* start Supplied information *

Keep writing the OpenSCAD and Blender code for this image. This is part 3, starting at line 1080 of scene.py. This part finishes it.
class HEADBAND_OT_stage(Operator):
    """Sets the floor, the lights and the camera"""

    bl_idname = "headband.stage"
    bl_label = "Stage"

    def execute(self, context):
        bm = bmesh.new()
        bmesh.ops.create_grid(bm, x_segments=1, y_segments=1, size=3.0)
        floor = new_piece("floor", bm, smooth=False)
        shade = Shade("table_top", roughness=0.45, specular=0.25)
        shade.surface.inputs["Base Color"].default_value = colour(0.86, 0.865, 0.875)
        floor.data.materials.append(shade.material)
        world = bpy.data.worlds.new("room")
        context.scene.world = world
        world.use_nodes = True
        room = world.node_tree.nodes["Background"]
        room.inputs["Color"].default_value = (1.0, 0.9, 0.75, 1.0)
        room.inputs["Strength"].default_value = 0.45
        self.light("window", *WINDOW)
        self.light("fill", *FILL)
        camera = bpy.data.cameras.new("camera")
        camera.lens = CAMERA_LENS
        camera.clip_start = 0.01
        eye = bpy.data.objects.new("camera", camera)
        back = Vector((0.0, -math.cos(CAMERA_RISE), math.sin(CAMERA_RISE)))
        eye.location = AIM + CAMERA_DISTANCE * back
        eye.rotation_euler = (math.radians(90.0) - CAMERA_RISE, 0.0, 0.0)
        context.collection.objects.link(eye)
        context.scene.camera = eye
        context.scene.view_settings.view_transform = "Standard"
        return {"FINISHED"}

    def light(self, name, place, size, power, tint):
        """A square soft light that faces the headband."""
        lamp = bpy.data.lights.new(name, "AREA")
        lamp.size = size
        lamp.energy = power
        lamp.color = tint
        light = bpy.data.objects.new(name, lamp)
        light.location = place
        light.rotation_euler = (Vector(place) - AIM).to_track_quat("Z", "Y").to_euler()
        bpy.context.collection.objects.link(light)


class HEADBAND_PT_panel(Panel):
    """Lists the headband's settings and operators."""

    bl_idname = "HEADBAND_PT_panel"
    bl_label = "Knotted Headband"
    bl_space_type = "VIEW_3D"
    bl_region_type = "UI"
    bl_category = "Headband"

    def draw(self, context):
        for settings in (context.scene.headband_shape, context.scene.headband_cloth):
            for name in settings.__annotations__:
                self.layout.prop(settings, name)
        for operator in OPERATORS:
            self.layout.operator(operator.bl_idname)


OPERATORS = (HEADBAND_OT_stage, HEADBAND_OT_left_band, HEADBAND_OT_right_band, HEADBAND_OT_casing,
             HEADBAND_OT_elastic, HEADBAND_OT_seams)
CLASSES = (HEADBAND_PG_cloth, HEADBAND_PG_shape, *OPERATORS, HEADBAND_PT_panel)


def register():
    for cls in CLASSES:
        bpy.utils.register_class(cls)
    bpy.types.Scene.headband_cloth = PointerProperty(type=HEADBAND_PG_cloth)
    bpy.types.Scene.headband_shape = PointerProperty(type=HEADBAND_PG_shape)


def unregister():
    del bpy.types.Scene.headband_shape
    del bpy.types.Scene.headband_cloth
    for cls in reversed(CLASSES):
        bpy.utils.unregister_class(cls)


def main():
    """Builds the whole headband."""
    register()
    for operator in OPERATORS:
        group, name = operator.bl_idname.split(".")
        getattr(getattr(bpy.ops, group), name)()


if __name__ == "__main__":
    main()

* end Supplied information *
* start Supplied information *

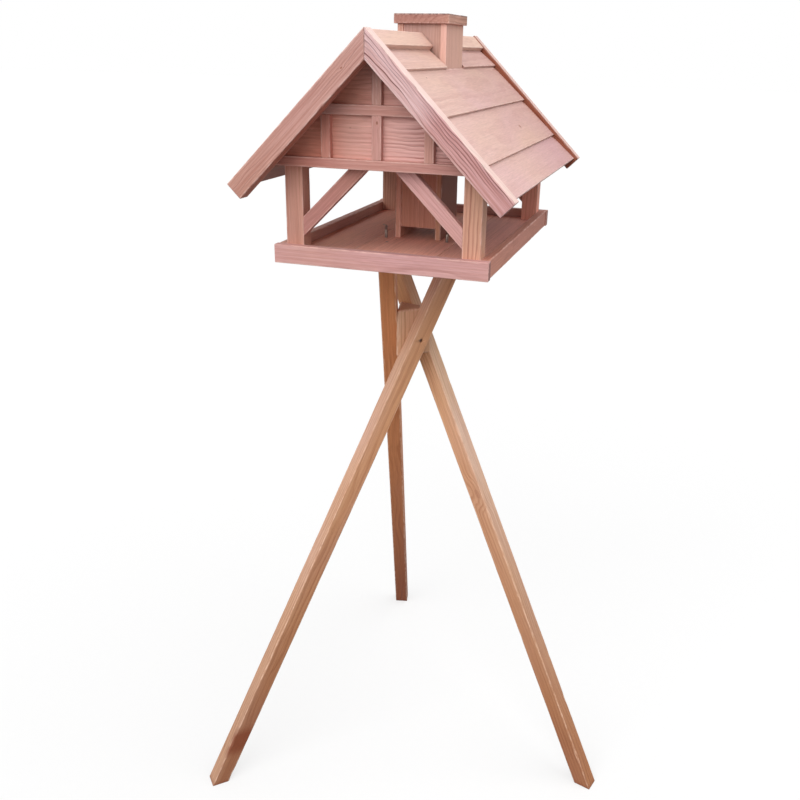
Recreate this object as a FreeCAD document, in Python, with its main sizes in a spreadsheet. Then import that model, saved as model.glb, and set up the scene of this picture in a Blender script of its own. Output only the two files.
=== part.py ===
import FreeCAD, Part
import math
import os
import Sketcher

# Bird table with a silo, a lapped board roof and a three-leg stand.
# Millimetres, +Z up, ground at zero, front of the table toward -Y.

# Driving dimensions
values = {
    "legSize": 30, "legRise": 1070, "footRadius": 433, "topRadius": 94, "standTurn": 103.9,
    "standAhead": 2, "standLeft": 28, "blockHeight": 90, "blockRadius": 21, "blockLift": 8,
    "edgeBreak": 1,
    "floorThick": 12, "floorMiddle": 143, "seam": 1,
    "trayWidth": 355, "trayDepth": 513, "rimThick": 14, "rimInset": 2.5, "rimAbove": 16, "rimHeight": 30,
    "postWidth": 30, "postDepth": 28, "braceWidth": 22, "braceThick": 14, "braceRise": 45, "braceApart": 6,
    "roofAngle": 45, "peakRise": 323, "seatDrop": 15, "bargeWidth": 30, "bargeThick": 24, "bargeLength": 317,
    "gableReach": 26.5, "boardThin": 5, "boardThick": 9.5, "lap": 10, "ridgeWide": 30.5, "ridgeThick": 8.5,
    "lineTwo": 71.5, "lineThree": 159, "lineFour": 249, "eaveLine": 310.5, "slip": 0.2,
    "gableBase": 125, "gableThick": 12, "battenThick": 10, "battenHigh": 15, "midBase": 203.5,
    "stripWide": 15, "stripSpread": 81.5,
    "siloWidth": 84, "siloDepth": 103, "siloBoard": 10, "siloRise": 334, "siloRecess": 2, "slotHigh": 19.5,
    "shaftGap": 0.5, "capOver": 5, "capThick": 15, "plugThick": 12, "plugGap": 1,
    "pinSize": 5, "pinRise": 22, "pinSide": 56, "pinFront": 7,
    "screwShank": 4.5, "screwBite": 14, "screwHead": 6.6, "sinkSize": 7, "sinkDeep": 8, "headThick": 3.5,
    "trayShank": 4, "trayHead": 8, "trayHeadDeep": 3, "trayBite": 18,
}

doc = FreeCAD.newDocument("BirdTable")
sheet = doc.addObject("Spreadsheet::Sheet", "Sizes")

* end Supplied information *
* start Supplied information *

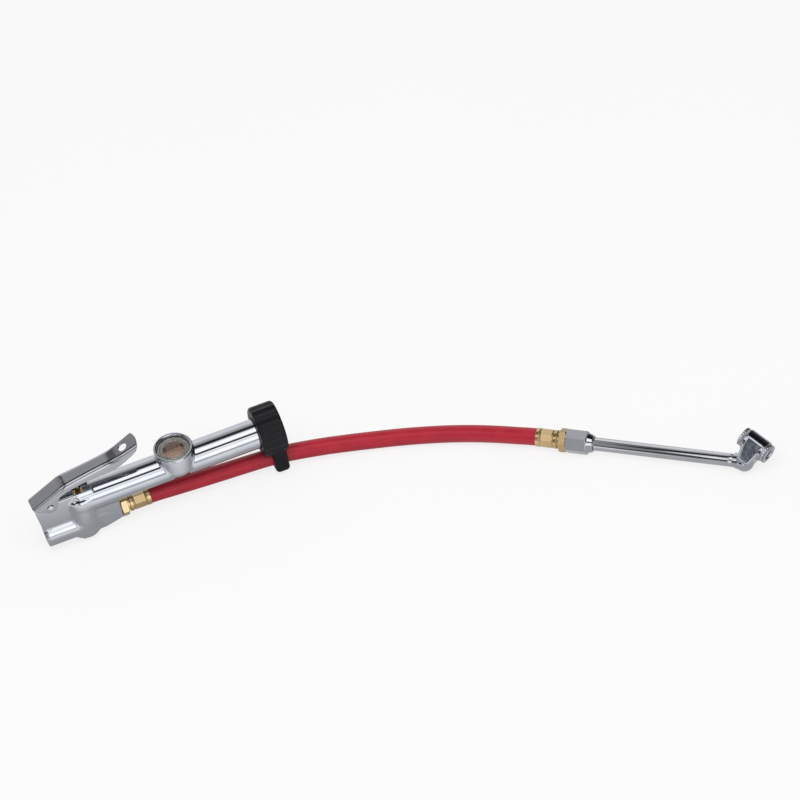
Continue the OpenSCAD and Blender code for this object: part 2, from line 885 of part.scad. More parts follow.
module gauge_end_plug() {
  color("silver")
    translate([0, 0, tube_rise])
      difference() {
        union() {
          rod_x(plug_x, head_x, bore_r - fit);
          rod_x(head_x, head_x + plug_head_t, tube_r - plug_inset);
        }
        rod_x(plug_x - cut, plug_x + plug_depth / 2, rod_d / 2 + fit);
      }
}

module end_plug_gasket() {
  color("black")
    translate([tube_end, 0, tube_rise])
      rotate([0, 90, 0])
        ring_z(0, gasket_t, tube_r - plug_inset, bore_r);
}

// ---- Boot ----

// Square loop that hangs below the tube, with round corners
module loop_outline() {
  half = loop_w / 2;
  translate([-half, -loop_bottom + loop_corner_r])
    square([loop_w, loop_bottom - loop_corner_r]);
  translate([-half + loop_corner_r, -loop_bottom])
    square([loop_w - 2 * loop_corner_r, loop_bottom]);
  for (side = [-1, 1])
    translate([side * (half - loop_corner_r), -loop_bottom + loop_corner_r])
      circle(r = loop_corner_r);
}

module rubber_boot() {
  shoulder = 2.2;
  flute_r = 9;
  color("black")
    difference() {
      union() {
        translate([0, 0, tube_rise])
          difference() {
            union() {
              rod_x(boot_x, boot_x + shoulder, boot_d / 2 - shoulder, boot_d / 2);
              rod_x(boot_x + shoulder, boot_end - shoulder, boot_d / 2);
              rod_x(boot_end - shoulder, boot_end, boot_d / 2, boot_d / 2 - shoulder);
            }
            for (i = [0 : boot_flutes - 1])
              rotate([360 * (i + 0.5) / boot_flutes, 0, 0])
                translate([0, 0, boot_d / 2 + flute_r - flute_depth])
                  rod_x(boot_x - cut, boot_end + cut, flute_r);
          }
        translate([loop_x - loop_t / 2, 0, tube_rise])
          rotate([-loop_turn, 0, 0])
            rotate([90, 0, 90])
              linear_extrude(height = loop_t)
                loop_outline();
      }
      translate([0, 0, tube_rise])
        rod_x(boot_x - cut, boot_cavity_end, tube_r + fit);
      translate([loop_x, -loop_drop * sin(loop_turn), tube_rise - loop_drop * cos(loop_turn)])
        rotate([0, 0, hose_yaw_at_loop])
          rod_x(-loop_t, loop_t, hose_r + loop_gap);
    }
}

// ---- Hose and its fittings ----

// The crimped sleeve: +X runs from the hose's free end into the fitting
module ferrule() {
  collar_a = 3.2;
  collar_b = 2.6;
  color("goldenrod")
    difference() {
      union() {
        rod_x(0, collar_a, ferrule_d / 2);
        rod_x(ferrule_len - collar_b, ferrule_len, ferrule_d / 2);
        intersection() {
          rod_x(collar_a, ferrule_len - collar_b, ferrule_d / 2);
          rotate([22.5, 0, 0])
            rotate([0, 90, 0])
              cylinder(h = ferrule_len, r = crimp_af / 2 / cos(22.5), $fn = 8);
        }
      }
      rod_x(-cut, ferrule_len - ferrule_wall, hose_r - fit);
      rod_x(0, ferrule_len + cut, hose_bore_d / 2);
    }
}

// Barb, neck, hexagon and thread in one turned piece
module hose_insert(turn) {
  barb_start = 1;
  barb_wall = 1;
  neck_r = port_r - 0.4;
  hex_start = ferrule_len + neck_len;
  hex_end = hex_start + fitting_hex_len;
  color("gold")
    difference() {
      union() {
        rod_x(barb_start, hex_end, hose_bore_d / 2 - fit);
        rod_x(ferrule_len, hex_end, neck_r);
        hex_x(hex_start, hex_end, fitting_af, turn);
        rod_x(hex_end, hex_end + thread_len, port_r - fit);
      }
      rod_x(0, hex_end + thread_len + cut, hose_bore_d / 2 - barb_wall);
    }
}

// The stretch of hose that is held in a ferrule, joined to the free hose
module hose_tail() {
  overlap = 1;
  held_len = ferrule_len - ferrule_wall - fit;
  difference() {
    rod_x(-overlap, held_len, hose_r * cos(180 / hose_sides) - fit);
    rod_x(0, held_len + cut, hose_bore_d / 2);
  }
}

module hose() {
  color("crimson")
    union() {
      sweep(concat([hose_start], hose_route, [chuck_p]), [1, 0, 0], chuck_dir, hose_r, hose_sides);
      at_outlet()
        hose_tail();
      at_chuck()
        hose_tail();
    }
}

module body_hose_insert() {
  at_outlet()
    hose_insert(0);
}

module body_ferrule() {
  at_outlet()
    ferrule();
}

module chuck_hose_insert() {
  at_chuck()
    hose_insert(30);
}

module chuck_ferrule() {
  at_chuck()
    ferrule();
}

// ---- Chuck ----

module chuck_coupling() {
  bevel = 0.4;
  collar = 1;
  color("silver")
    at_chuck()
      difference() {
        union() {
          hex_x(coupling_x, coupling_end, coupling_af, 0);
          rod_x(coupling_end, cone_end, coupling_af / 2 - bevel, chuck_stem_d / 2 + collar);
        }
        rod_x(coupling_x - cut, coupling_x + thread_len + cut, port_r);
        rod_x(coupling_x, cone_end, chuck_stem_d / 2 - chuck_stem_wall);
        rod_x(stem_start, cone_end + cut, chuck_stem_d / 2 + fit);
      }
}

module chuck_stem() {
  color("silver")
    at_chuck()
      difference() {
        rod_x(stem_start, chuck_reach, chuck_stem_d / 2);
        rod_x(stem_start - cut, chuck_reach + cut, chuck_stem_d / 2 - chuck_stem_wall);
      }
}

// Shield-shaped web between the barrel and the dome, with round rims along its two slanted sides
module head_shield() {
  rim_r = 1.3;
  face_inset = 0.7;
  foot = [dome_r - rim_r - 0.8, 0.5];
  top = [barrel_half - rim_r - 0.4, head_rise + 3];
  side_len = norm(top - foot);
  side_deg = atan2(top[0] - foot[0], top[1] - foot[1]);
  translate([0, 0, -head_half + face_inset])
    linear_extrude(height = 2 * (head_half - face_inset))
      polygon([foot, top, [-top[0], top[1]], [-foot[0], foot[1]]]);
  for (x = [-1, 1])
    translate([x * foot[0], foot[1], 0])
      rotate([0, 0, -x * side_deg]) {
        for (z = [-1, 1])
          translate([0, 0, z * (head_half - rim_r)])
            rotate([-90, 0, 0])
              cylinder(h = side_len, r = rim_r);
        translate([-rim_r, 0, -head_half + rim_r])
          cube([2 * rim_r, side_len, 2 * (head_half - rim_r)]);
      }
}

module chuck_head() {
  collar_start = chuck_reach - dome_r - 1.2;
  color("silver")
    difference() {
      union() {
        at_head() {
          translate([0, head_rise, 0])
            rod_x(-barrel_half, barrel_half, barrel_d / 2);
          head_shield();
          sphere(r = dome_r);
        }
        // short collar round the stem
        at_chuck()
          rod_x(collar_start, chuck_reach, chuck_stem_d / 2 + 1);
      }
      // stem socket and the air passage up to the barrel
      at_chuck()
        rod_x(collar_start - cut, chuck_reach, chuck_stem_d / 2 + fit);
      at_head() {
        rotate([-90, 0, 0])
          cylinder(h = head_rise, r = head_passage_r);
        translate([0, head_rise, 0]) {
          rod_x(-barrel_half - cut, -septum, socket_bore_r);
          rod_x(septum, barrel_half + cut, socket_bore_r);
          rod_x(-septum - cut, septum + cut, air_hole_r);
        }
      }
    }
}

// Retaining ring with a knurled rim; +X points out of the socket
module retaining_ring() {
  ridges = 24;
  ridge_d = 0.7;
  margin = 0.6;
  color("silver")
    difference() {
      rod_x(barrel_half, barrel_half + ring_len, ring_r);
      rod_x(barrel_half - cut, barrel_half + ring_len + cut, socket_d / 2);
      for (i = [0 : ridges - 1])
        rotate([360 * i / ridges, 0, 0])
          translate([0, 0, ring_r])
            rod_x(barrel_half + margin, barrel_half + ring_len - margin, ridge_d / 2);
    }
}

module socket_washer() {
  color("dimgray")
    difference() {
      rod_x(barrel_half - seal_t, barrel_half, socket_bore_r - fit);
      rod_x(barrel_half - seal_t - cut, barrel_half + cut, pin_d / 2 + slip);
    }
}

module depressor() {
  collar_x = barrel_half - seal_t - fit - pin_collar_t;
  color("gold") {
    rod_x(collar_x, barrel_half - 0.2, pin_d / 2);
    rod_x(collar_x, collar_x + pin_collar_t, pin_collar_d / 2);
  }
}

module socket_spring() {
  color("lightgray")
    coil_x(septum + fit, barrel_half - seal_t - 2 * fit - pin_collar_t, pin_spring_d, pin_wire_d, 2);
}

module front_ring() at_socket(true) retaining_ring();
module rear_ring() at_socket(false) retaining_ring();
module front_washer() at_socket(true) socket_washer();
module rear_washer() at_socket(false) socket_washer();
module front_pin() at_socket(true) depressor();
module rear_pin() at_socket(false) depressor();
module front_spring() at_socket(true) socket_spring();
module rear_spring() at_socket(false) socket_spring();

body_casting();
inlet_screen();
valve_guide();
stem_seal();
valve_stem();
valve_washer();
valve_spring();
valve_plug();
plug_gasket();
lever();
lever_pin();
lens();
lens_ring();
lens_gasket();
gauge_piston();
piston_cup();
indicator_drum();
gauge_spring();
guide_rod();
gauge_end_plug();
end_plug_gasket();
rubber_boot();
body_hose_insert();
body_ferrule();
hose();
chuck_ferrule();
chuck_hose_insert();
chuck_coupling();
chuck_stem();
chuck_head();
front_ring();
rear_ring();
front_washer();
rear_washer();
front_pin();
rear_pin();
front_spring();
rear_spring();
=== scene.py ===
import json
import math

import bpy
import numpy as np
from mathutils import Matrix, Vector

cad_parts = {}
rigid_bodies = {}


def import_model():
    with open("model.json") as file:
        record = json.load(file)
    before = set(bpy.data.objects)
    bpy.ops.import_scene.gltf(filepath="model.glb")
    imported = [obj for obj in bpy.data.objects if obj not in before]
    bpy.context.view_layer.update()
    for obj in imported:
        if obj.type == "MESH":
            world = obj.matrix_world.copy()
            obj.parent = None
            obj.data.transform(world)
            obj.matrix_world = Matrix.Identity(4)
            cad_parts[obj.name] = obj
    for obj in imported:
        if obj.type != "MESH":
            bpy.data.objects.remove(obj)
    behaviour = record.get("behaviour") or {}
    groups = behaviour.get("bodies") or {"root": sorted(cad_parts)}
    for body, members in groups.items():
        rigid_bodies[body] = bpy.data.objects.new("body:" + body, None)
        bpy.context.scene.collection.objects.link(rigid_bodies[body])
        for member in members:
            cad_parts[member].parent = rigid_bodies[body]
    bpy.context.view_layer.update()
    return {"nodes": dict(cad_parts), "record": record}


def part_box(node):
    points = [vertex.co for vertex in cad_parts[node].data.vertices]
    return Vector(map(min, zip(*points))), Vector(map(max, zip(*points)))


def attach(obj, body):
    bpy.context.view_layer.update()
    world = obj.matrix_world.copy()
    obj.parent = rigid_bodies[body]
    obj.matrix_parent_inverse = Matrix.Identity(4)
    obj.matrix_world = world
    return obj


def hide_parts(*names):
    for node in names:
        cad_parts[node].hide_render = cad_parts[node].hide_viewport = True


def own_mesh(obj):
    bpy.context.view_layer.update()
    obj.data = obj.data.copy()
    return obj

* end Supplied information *

> [Set exercise] The lines to quote run from the one containing "end_plug_gasket();" to the one containing "before = set(bpy.data.objects)". Quote them exactly, with both of those lines, and nothing else.

> [Response to the task]
end_plug_gasket();
rubber_boot();
body_hose_insert();
body_ferrule();
hose();
chuck_ferrule();
chuck_hose_insert();
chuck_coupling();
chuck_stem();
chuck_head();
front_ring();
rear_ring();
front_washer();
rear_washer();
front_pin();
rear_pin();
front_spring();
rear_spring();
=== scene.py ===
import json
import math

import bpy
import numpy as np
from mathutils import Matrix, Vector

cad_parts = {}
rigid_bodies = {}


def import_model():
    with open("model.json") as file:
        record = json.load(file)
    before = set(bpy.data.objects)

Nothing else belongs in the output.